Nigerians are no longer sensitive to stories of misappropriation of public funds. From thousands in the immediate post-independence days through millions in the post-oil boom days to trillions today, we move as if nothing has gone wrong, while those who have access to the press and social media continue to divert attention as they accuse colonialism for Africa’s underdevelopment.
Let someone mention one case of a white man who placed a gun on the head of an African to force him or her to make provision for SUVs in the budget and pay for the cars. Let someone mention one case of a staff in a Swiss bank who compelled an African to transfer foreign exchange into coded accounts which their children may have no knowledge of and will have no access to when the original thief (sorry, we can use the euphemism embezzler) made the transfer.
When shall compatriots arise and do the right things to enable us work with the West to grow rather than blame them for our woes?
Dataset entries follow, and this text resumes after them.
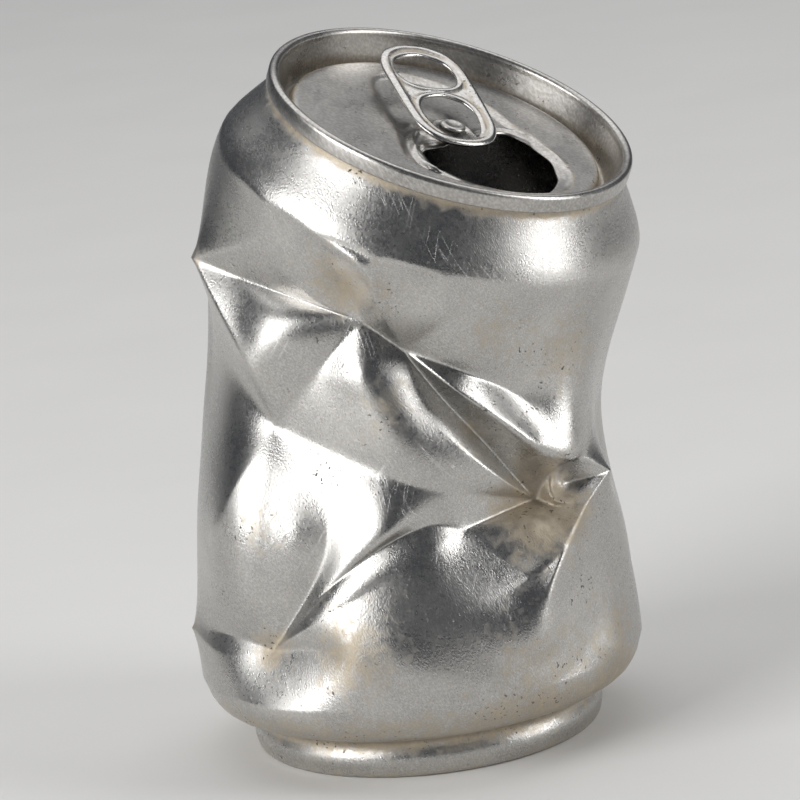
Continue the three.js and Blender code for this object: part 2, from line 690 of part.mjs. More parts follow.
// ---------------------------------------------------------------- the tab

const TAB_HEM = 0.95;           // thickness of the tab's rolled edge
const NOSE = 5.8;               // nose of the tab from the rivet
const TAB_HEIGHT = -3.42;       // underside of the nose below the rim
const ISLAND_HEIGHT = -3.3;     // underside of the riveted tongue below the rim

// Half outline of the tab along its own length: distance from the rivet towards the finger
// end, and half width.
const tabOutline = [[-NOSE, 0], [-NOSE + 0.5, 2.9], [-3.9, 5], [-1.2, 6.4], [2.5, 6.8], [9, 6.9],
  [13.4, 6.7], [16.7, 5.3], [TAB_LENGTH - NOSE - 0.4, 2.7], [TAB_LENGTH - NOSE, 0]];
const fingerHole = [[8.2, 0], [8.5, 2.6], [10, 4.4], [12.4, 4.8], [15, 3.6], [16.2, 0]];
const rivetHole = [[-3.7, 2.1], [-1.7, 3.6], [1, 4.3], [3.5, 4.1], [5.4, 2.8], [6.2, 0]];

function smoothLoop(half, closedBelow) {
  const mirror = half.filter(([, w]) => w > 0).map(([u, w]) => [u, -w]).reverse();
  const loop = closedBelow ? [...half, ...mirror] : [...half, ...mirror, [-4.1, 0]];
  const curve = new THREE.CatmullRomCurve3(loop.map(([u, w]) => new THREE.Vector3(u, w, 0)), true);
  return curve.getPoints(closedBelow ? 36 : 24).slice(0, -1).reverse().map(p => new THREE.Vector2(p.x, p.y));
}

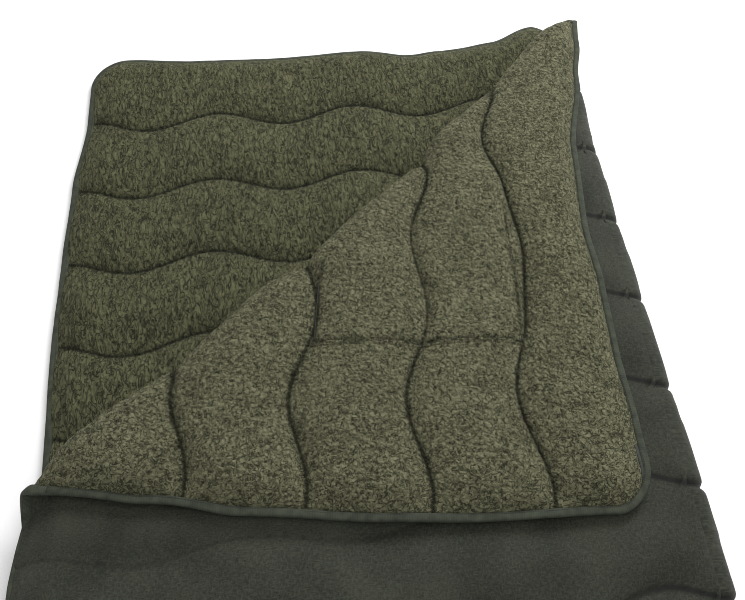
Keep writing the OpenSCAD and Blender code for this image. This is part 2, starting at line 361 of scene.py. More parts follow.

When next shall other countries come to borrow ideas from Nigeria the way Ghana borrowed the fabulous idea of Tertiary Education Trust Fund, which has made higher education worth the dream of our good compatriots?
When do we stop borrowing from China, which few decades ago, belonged to the category of underdeveloped country? When shall we grow the micro and small scale subsectors to assume their traditional role as the bedrock of the economy, the way it happens in developed countries?
If we continue to point accusing fingers, rather than work hard; live honest and prudent lives, husband our resources well, we have to agree with William Shakespeare who said, “The fault is not in our stars, but in ourselves that we are underlings.”
Cassius stated further, “Men sometimes have to be masters of their fate.” Nigeria may attain the great lofty heights we sing in our National Anthem by the year 2050 if we stop pointing accusing fingers at the West, avoid self-inflicted wounds, and follow the tested paths of progress.